Advances from Federal Home Loan Banks decreased by more than one-third last year as financial institutions experienced record levels of liquidity amid the Covid-19 pandemic.
Total advances at FHLBanks as of year-end 2020 were $422.6 billion, an approximately 34 percent decrease from $641.5 billion as of year-end 2019. Over the same period, total unpaid principal balance of eligible collateral rose to $3.26 trillion from $3.16 trillion.
Single-family loans remained the largest single collateral category at year-end 2020, accounting for approximately 47 percent of all eligible collateral pledged across FHLBanks. Such collateral decreased by $10 billion or 0.7 percent in 2020. The changes in other categories of collateral were mixed with some experiencing year-over-year increases while others decreased. The largest increase occurred in securities collateral, which rose more than 57 percent from year-end 2019.
Systemwide, multifamily loans accounted for 9 percent of eligible collateral pledged at the end of 2020, mainly unchanged from the previous year. The volume of eligible multifamily loan collateral increased nearly 11 percent year-over-year.

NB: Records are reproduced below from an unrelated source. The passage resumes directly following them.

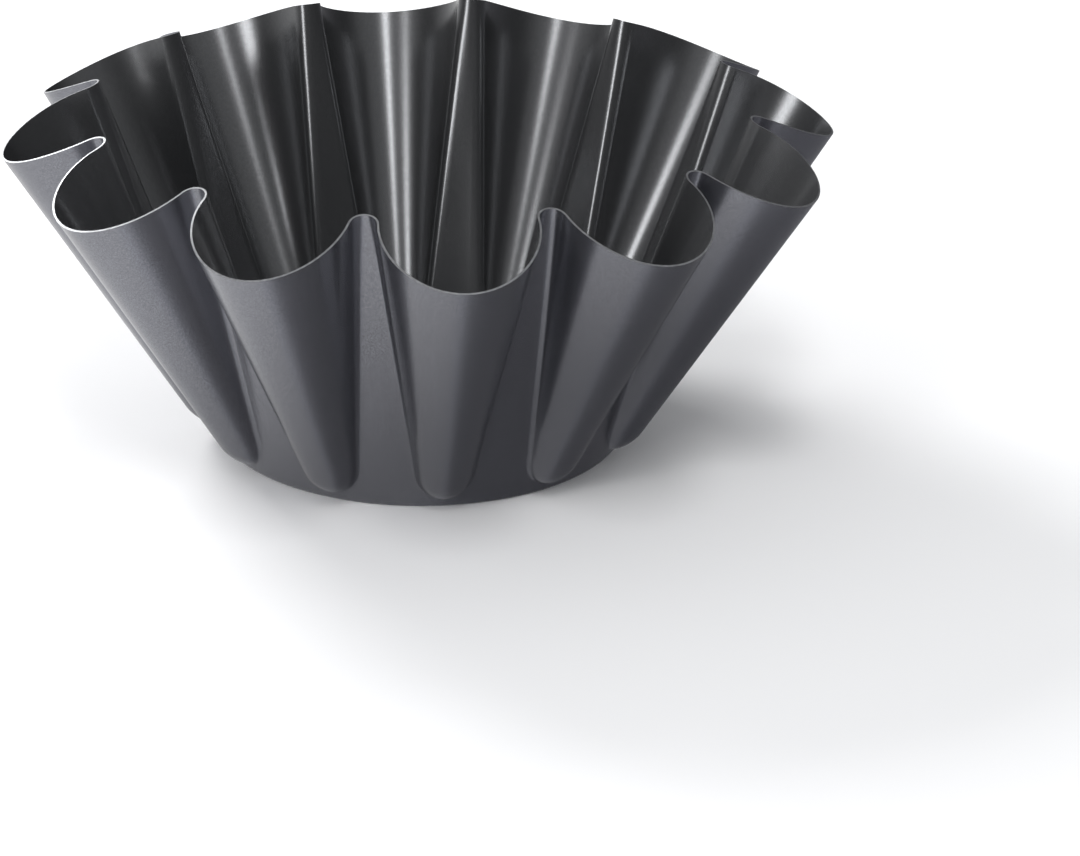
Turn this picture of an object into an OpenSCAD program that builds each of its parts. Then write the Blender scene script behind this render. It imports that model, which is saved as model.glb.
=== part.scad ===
// Fluted brioche mould, pressed from one round blank of sheet steel.
// Model frame: origin at the centre of the underside, +Z up, first flute crest on +X. Sizes in mm.

/* [Overall size] */
// Width across the flute crests at the rim
top_across = 220; // [200:1:250]
// Width of the flat base, to where the wall would meet the table
base_across = 109; // [96:1:120]
// Distance from the base edge to the rim measured along the sheet, the same all round
slant = 98.2; // [85:0.1:115]
// Number of flutes round the mould
flutes = 12; // [10:1:14]

/* [Flutes at the rim] */
// Depth of a flute at the rim, from its crest in to the ridge beside it
flute_depth = 22.9; // [18:0.1:26]
// Outside bend radius of a ridge at the rim
ridge_bend = 3.4; // [2.5:0.1:4]

/* [Toes of the flutes] */
// Height of the lowest point of a flute above the table
toe_height = 3; // [2.5:0.1:5]
// How far outside the base edge the line of a flute crest would meet the table
toe_reach = 3.8; // [3:0.1:5]
// Width of the rounded lower end of a flute
toe_width = 15.6; // [13:0.1:17]
// Height over which that rounded end reaches its width
toe_rise = 8; // [7:0.1:10]
// Height of the rounding under the crest at the toe
toe_round = 5.5; // [4:0.1:6.5]
// Radius of the crease beside the toe
crease_bend = 1.6; // [1:0.1:2]

/* [Base] */
// Radius of the bend between the base and the wall, on the outside
base_bend = 1.5; // [1.2:0.1:3]

/* [Sheet] */
// Thickness of the sheet steel with its outside finish
steel = 0.5; // [0.4:0.05:0.8]
// Thickness of the non-stick lining on the inside
lining = 0.04; // [0.03:0.01:0.1]

/* [Hidden] */

// steps of the mesh over half a flute: crest arc, crease arc, strip between flutes
arc_steps = 6;
crease_steps = 3;
strip_steps = 1;
// steps of the mesh up the toe and up the straight wall above it
toe_steps = 4;
wall_steps = 2;
// steps round the plain base ring, for each flute
ring_steps = 4;

half_steps = arc_steps + crease_steps + strip_steps;
around = 2 * half_steps * flutes;
ring = ring_steps * flutes;
half_pitch = 180 / flutes;

base_r = base_across / 2;
crest_r = top_across / 2;
ridge_r = crest_r - flute_depth;
// the blank is round, so every point of the rim is the same distance along the sheet from the base edge
function rim_z(r) = sqrt(slant * slant - (r - base_r) * (r - base_r));
crest_z = rim_z(crest_r);
ridge_z = rim_z(ridge_r);
// slopes, in mm outward per mm of height
cone_slope = (ridge_r - base_r) / ridge_z;
crest_slope = (crest_r - base_r - toe_reach) / crest_z;
flare = (ridge_r * sin(half_pitch) - toe_width / 2) / (ridge_z - toe_height);
// angle of the plain cone from the table
cone_angle = atan2(1, cone_slope);
// the toe ends here and the wall runs straight to the rim
toe_top = toe_height + max(toe_rise, toe_round) + 1;

function cone_r(z) = base_r + cone_slope * z;
// a quarter round that rises from 0 to 1 as t goes from 0 to rise
function quarter(t, rise) = sqrt(1 - pow(max(0, 1 - t / rise), 2));
// how far the crest stands out from the cone
function crest_out(z) = (base_r + toe_reach + crest_slope * z - cone_r(z)) * quarter(z - toe_height, toe_round);
function half_width(z) = toe_width / 2 * quarter(z - toe_height, toe_rise) + flare * (z - toe_height);
function crease_at(z) = crease_bend * min(1, crest_out(z) / (4 * crease_bend));

// radius of the flute arc that touches the crease arc: cone radius rc, crest radius rk, crease at angle a, bend b
function arc_r(rc, rk, a, b) =
    (pow(rc + b, 2) + rk * rk - b * b - 2 * (rc + b) * rk * cos(a)) / (2 * (rk + b - (rc + b) * cos(a)));

// one point of the half section, i steps from the crest; the strip has no width of its own at the rim
function half_point(i, rc, rk, a, b, at_rim) =
    let (
        r = arc_r(rc, rk, a, b),
        c = rk - r,
        mid = [(rc + b) * cos(a), (rc + b) * sin(a)],
        turn = atan2(mid[1], mid[0] - c),
        bend_steps = at_rim ? crease_steps + strip_steps : crease_steps,
        j = i - arc_steps
    )
    i <= arc_steps ? [c + r * cos(turn * i / arc_steps), r * sin(turn * i / arc_steps)] :
    j <= bend_steps ?
        let (w = turn + 180 + (a - turn) * j / bend_steps) [mid[0] + b * cos(w), mid[1] + b * sin(w)] :
        let (w = a + (half_pitch - a) * (j - bend_steps) / strip_steps) [rc * cos(w), rc * sin(w)];

function spin(p, a, z) = [p[0] * cos(a) - p[1] * sin(a), p[0] * sin(a) + p[1] * cos(a), z];

// a point of the full section: k counts round the whole mould, from the first crest
function section_point(k, rc, rk, a, b, at_rim) =
    let (
        f = floor((k + half_steps) / (2 * half_steps)),
        i = k - f * 2 * half_steps,
        p = half_point(abs(i), rc, rk, a, b, at_rim)
    )
    spin([p[0], i < 0 ? -p[1] : p[1]], f * 2 * half_pitch, 0);

// the toe rows, planar; the lowest is the plain cone with its points under those of the row above
function toe_z(u) = toe_height + (toe_top - toe_height) * (1 - cos(90 * u / toe_steps));
function toe_row(u) =
    let (
        z = toe_z(max(u, 1)),
        rc = cone_r(z),
        b = crease_at(z),
        a = asin(half_width(z) / (rc + b))
    )
    [for (k = [0 : around - 1])
        let (p = section_point(k, rc, rc + crest_out(z), a, b, false), w = atan2(p[1], p[0]))
        u >= 1 ? [p[0], p[1], z] : [cone_r(toe_z(0)) * cos(w), cone_r(toe_z(0)) * sin(w), toe_z(0)]];

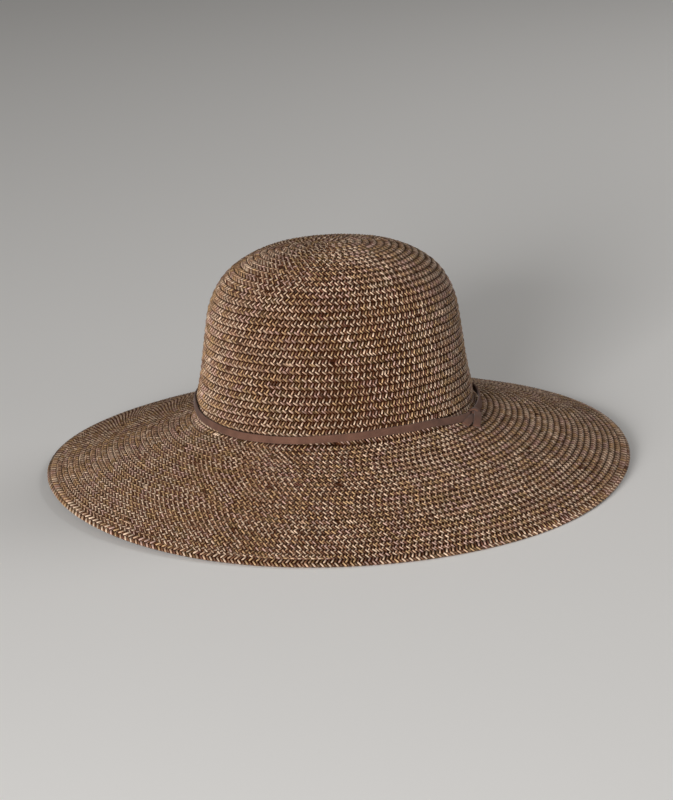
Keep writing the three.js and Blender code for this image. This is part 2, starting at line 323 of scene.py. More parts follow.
def on_brim(turn, share, offset):
    """Places on the brim, by their share of the way from the break to the crest of the edge."""
    inner = on_crown(turn, np.zeros_like(turn), np.zeros_like(turn))
    way = on_edge(turn, EDGE_ROUND * np.ones_like(turn), EDGE_THICKNESS) - inner
    level = np.hypot(way[..., 0], way[..., 1])
    normal = outward(turn) * -way[..., 2:3]
    normal[..., 2] = level
    normal /= np.linalg.norm(normal, axis=-1, keepdims=True)
    place = inner + way * share[..., None] + normal * offset[..., None]
    place[..., 2] += 4 * BRIM_BOW * share * (1 - share)
    return place


front = np.zeros(1)
BRIM_SLANT = float(np.linalg.norm(on_brim(front, front, front) - on_brim(front, front + 1, front)))
EDGE_START = 1 - (EDGE_ROW - EDGE_ROUND) / BRIM_SLANT
BRIM_ROWS = math.floor(BRIM_SLANT * EDGE_START / BRIM_PITCH)
print(f"brim: {BRIM_ROWS} rows on a slant of {BRIM_SLANT:.0f} mm, then the edge row")

# %% [markdown]
# ## The braid's spiral
#
# A row isn't a ring: it is one turn of a spiral, so each row drifts outwards by its own width in a turn.
# At the brim's edge the spiral has to end without a step, so its last row tapers away and slips under the
# edge row, at the wearer's left front. Across a row the braid is domed, and its inner edge laps over the
# row before it, which leaves the small dark step that shows as a seam.

# %% Where the braid ends, and how its rows spread to make room for that
END_TURN = 0.095
END_TAPER = 0.09
LAST_TURN = CROWN_ROWS + BRIM_ROWS + 1
BREAK_SOFT = 0.5
BREAK_REACH = 1.3


def rows_to_edge(spiral):
    """Rows between the break and the edge row at a place on the spiral, which is counted in turns."""
    part = np.mod(spiral, 1)
    taper = ease((part - 1 + END_TAPER) / END_TAPER)
    return BRIM_ROWS + np.where(part < 1 - END_TAPER, part, (1 - END_TAPER) * (1 - taper))


def on_form(spiral, rows, offset):
    turn = END_TURN + spiral
    on_top = on_crown(turn, WALL_LENGTH * (1 - np.minimum(rows, CROWN_ROWS) / CROWN_ROWS), offset)
    share = np.maximum(rows - CROWN_ROWS, 0) / rows_to_edge(spiral) * EDGE_START
    return np.where((rows <= CROWN_ROWS)[..., None], on_top, on_brim(turn, share, offset))


def on_soft_form(spiral, rows, offset):
    """As on_form, with the sharp bend at the break eased over about a row."""
    reach = BREAK_SOFT * np.clip(BREAK_REACH - np.abs(rows - CROWN_ROWS), 0, 1)
    total = 0.5 * on_form(spiral, rows, offset)
    for side in (-1, 1):
        total = total + 0.25 * on_form(spiral, rows + side * reach, offset)
    return total


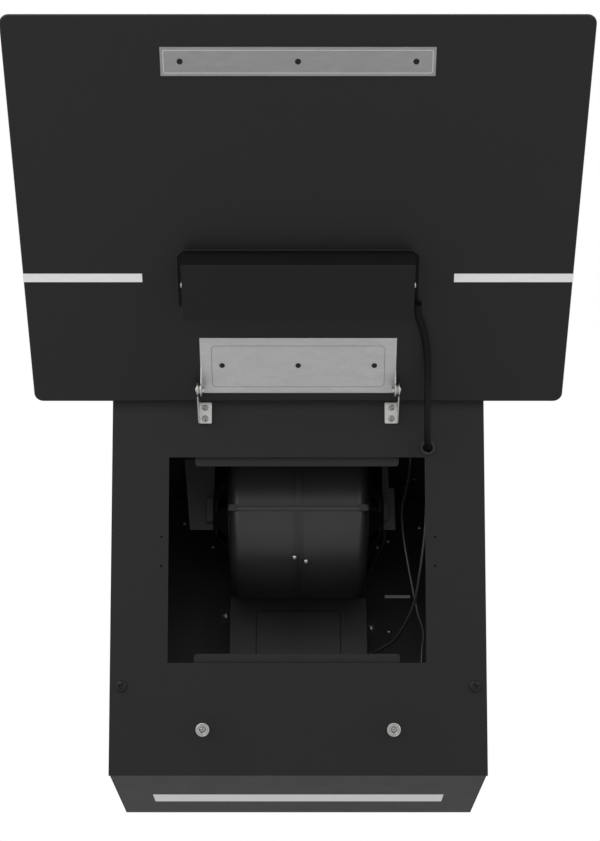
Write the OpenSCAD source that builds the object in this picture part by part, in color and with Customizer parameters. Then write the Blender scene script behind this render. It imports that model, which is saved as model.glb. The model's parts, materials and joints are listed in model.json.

Montana Bankers Association Board member Tom Severson said those decreases are unsurprising because banks do not have liquidity challenges and face a strong loan demand, trends he expects to continue in the coming months.
According to the American Bankers Association, banks have seen a $4 trillion increase in deposits since the beginning of 2020. Over that same time, bank lending rose only $307 billion or 3 percent. Banks have grown cash balances by $2 trillion — 118 percent — and purchased $1.5 trillion in mostly government-backed securities in the form of Government-Sponsored Enterprise mortgage-backed and U.S. Treasury securities.
Ron Haynie, Independent Community Bankers of America senior vice president of mortgage finance policy, noted such advances frequently fluctuate, and the pandemic-era shutdown of economic activity, combined with the influx of liquidity, caused the need for advances to dwindle. Once the economy fully rebounds and consumers resume normal spending levels, Haynie expects advances will again increase.
“It’s a good, stable source of funding, and community banks depend on it,” Haynie added.